The head of Germany's labor agency has said the country will face a massive shortage of qualified workers in the coming years, predicting that some 2 million of them will have to be acquired from abroad.
Weise says Germany faces a shortage of skilled workers
Frank Jürgen Weise, the head of Germany's Federal Labor Agency, told the daily Die Welt in an interview published on Saturday, May 14, that the country needs around 2 million foreign qualified workers to avoid an impending skilled worker shortage.
"Without the help of targeted immigration, we won't be able to solve this problem," Weise was quoted as saying.
The labor expert said that by 2025 Germany would be facing a shortage of some 7 million skilled workers throughout all industries and that some fields and regions were already reporting deficits.
"We will only be able to cover half of these needs through the mobilization of skilled workers within Germany," adding that a worst-case scenario would see German companies leave the country to find qualified workers elsewhere.

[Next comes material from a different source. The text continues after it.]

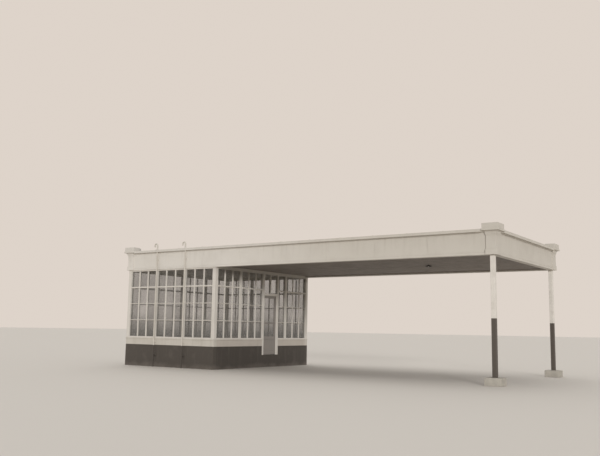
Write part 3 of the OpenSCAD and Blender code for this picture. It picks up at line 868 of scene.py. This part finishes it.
def lamp_bulb():
    """The bulb in the reflector of the soffit lamp, with its neck."""
    radius = 0.024
    tip_r = 0.002
    tip_z = -0.066
    neck_r = 0.013
    neck_z = (-0.020, -0.012)
    steps = 10
    centre = Vector(((lamp_low.x + lamp_high.x) / 2, (lamp_low.y + lamp_high.y) / 2, SOFFIT_Z))

    def build(bm):
        turns = [math.pi * k / steps for k in range(1, steps - 1)]
        profile = [(tip_r, tip_z)]
        profile += [(radius * math.sin(t), tip_z + radius * (1 - math.cos(t))) for t in turns]
        profile += [(neck_r, z) for z in neck_z]
        lathe(bm, centre, profile, sides=20)
    add("lamp_bulb", build, "bulb")


def door_mouldings():
    """A bead round the panel and each light of the door, on both faces."""
    size = 0.012
    split = leaf_low.z + DOOR_BAR_UP - LEAF_GAP
    panel_y = (panel_low.y, panel_high.y)
    light_y = (light_low.y, light_high.y)

    def ring(bm, x, outward, y, z):
        skin(bm, [[Vector((x, a, b)), Vector((x, a + da * size, b + db * size)),
                   Vector((x + outward * 0.6 * size, a + da * 0.8 * size, b + db * 0.8 * size)),
                   Vector((x + outward * size, a, b))] for a, b, da, db in corners(y, z)],
             closed=True)

    def build(bm):
        for outward, panel_x, light_x in ((-1, panel_low.x, light_low.x),
                                          (1, panel_high.x, light_high.x)):
            ring(bm, panel_x, outward, panel_y, (panel_low.z, panel_high.z))
            ring(bm, light_x, outward, light_y, (light_low.z, split - DOOR_BAR_H / 2))
            ring(bm, light_x, outward, light_y, (split + DOOR_BAR_H / 2, light_high.z))
    add("door_mouldings", build, "door_paint", "door")


def door_fittings():
    """The lock's plate under each knob, with its keyhole cover and its screws."""
    plate_half_w = 0.022
    plate_z = (-0.13, -0.035)
    plate_t = 0.0025
    worn = 0.001
    keyhole_z = -0.075
    keyhole_r = 0.009
    keyhole_h = 0.003
    screw_z = (-0.122, -0.043)
    screw_r = 0.004
    screw_h = 0.0012
    knob_low, knob_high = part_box("door_knobs")
    y = (knob_low.y + knob_high.y) / 2
    z = (knob_low.z + knob_high.z) / 2

    def build(bm):
        for x, outward in ((leaf_low.x, -1), (leaf_high.x, 1)):
            face_x = x + outward * plate_t
            put_box(bm, (x - outward * HAIR, y - plate_half_w, z + plate_z[0]),
                    (face_x, y + plate_half_w, z + plate_z[1]), worn)
            put_dome(bm, Vector((face_x, y, z + keyhole_z)), (outward, 0, 0),
                     keyhole_r, keyhole_h, sides=10)
            for dz in screw_z:
                put_dome(bm, Vector((face_x, y, z + dz)), (outward, 0, 0), screw_r, screw_h)
    add("door_fittings", build, "iron", "door")


# Edges of the part's own pieces


# How wide an edge is taken off, and on which nodes
EDGES = {
    0.0025: ("door_leaf",),
    0.003: ("fascia_front", "fascia_rear", "fascia_left", "fascia_right", "cornice",
            "window_front", "window_rear", "window_left", "window_right_front",
            "window_right_rear", "door_jambs", "fanlight"),
    0.004: ("corner_pilasters", "band_front", "band_rear", "band_left", "band_right_front",
            "band_right_rear"),
    0.005: ("corner_posts", "room_beam"),
    0.006: ("corner_caps",),
    0.007: ("canopy_post_front", "canopy_post_rear"),
    0.012: ("post_footings",),
}


def soften_edges():
    """Takes the edges off the solids, as paint and wear do."""
    same_point = 0.0001
    same_plane = math.radians(1)
    sharp = math.radians(40)
    for width, names in EDGES.items():
        for name in names:
            modifiers = nodes[name].modifiers
            weld = modifiers.new("weld", "WELD")
            weld.merge_threshold = same_point
            flat = modifiers.new("flat", "DECIMATE")
            flat.decimate_type = "DISSOLVE"
            flat.angle_limit = same_plane
            bevel = modifiers.new("bevel", "BEVEL")
            bevel.width = width
            bevel.segments = 2
            bevel.limit_method = "ANGLE"
            bevel.angle_limit = sharp


# Stage and light


def make_stage():
    """A wide plain floor on the ground."""
    size = 400
    mesh = bpy.data.meshes.new("floor")
    mesh.from_pydata([(-size, -size, 0), (size, -size, 0), (size, size, 0), (-size, size, 0)],
                     [], [(0, 1, 2, 3)])
    obj = bpy.data.objects.new("floor", mesh)
    bpy.context.scene.collection.objects.link(obj)
    mat, _, shader = new_material("floor")
    shader.inputs["Base Color"].default_value = (*FLOOR, 1)
    shader.inputs["Roughness"].default_value = 0.9
    mesh.materials.append(mat)


def make_world():
    """Even studio light, shown to the camera, and in and through the panes, as a pale backdrop."""
    world = bpy.data.worlds.new("studio")
    bpy.context.scene.world = world
    world.use_nodes = True
    tree = world.node_tree
    light = tree.nodes["Background"]
    light.inputs["Color"].default_value = (*STUDIO_LIGHT, 1)
    light.inputs["Strength"].default_value = STUDIO_STRENGTH
    backdrop = node(tree, "Background", Color=(*BACKDROP, 1))
    rays = tree.nodes.new("ShaderNodeLightPath").outputs
    seen = math_node(tree, "MAXIMUM", rays["Is Camera Ray"], rays["Is Transmission Ray"])
    seen = math_node(tree, "MAXIMUM", seen, rays["Is Glossy Ray"])
    choose = tree.nodes.new("ShaderNodeMixShader")
    link(tree, seen, choose.inputs[0])
    link(tree, light.outputs[0], choose.inputs[1])
    link(tree, backdrop.outputs[0], choose.inputs[2])
    link(tree, choose.outputs[0], tree.nodes["World Output"].inputs["Surface"])


def add_sun(name, azimuth, elevation, strength, size):
    """A soft light from a direction, whose disc leaves no bright spot in the panes."""
    data = bpy.data.lights.new(name, "SUN")
    data.energy = strength
    data.angle = math.radians(size)
    obj = bpy.data.objects.new(name, data)
    bpy.context.scene.collection.objects.link(obj)
    a, e = math.radians(azimuth), math.radians(elevation)
    towards = Vector((math.sin(a) * math.cos(e), -math.cos(a) * math.cos(e), math.sin(e)))
    obj.rotation_mode = "QUATERNION"
    obj.rotation_quaternion = towards.to_track_quat("Z", "Y")
    obj.visible_glossy = False


def make_camera():
    """The photograph's camera: turned by YAW from the rear, tipped up by PITCH, and rolled."""
    forward = Vector((-math.sin(YAW) * math.cos(PITCH), math.cos(YAW) * math.cos(PITCH),
                      math.sin(PITCH)))
    level = Vector((math.cos(YAW), math.sin(YAW), 0))
    over = level.cross(forward)
    right = math.cos(ROLL) * level + math.sin(ROLL) * over
    up = math.cos(ROLL) * over - math.sin(ROLL) * level
    data = bpy.data.cameras.new("camera")
    data.sensor_width = SENSOR_MM
    data.lens = FOCAL_PX / FRAME_PX * SENSOR_MM
    data.clip_end = CAMERA_REACH
    cam = bpy.data.objects.new("camera", data)
    bpy.context.scene.collection.objects.link(cam)
    turned = Matrix((right, up, -forward)).transposed().to_4x4()
    cam.matrix_world = Matrix.Translation(CAMERA_AT) @ turned
    bpy.context.scene.camera = cam


make_camera()
dress_nodes()
soften_edges()
window_panes()
glazing_putty()
bar_noses()
fascia_sheets()
cornice_returns()
cap_coves()
coping_flashing()
soffit_boarding()
roof_felt()
pipe_collars()
lamp_bulb()
door_mouldings()
door_fittings()
make_stage()
make_world()
for sun in SUNS:
    add_sun(*sun)
bpy.context.scene.view_settings.view_transform = "Standard"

"We need foreign workers so that our economy can continue to grow," Weise said after it was announced on Thursday that German economic output was far higher than expected in the first quarter of this year.
Recognition of credentials
Some 500,000 engineers are already lacking in Germany
The agency's projection follows a push by the German government to facilitate the process of authorizing foreign workers' credentials in the country.
Chancellor Angela Merkel's cabinet approved legislation in March to recognize foreign academic qualifications, making it easier for non-EU professionals to find employment in Germany.
"We're competing worldwide for the best brains," said Education Minister Annette Schavan in reference to the country's shortage of high-skilled workers.
At present, the Chamber of Industry and Commerce DIHK estimates that Germany has a shortage of around 500,000 engineers and master craftsmen.
The physicians' association Marburger Bund said Germany currently lacks 12,000 doctors at hospitals and 3,000 general practitioners.